Meiosis is a type of specialized cell division, in which sperm and egg cells are formed. It is important to study and understand meiosis because when it goes wrong, it can result in infertility and other problems with sex cells. A useful way to study meiosis is in Caenorhabditis elegans, a 1-millimeter long nematode worm with transparent skin, because sex cell division is easy to analyze with microscopy. In my project, I will be visualizing defects in meiotic chromosome segregation in mutant C. elegans worms, which has a broader application to human sperm development. Given that infertility affects up to ten-percent of couples worldwide, largely due to problems with male sperm formation, studying meiosis in a model organism is important for understanding why and how infertility occurs in humans.

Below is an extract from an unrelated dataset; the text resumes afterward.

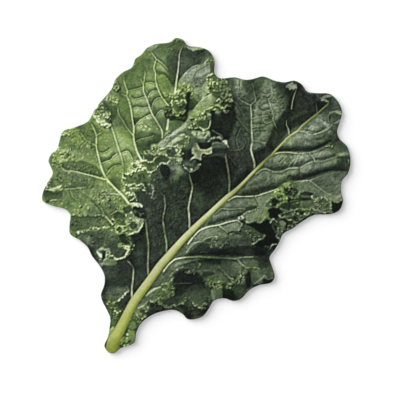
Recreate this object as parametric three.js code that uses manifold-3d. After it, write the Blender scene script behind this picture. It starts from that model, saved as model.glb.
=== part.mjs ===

In my research project, I will be studying a specific protein, SPE-26, found in developing sperm cells in C. elegans worms. So far, the structure and function of SPE-26 have been generally determined in meiotically dividing sperm cells, using worms that have a mutation in the spe-26 gene. SPE-26 functions in meiotic prophase, when sperm-fated cells are preparing to divide; when the protein is absent, they fail to correctly sequester organelles for division, and to become mature spermatids. In my project, I will carefully analyze, using immunocytology and DIC microscopy, defects in meiotic chromosome segregation in spe-26 mutant C. elegans. Specifically, I intend to address how chromosome segregation differs in normal and spe-26 mutant C. elegans. Comparing microscopic images of normal chromosome segregation and mutant chromosome segregation will contribute to the understanding of the overall function of the SPE-26 protein in spermatid formation, and ultimately to an understanding of the complex process of meiosis.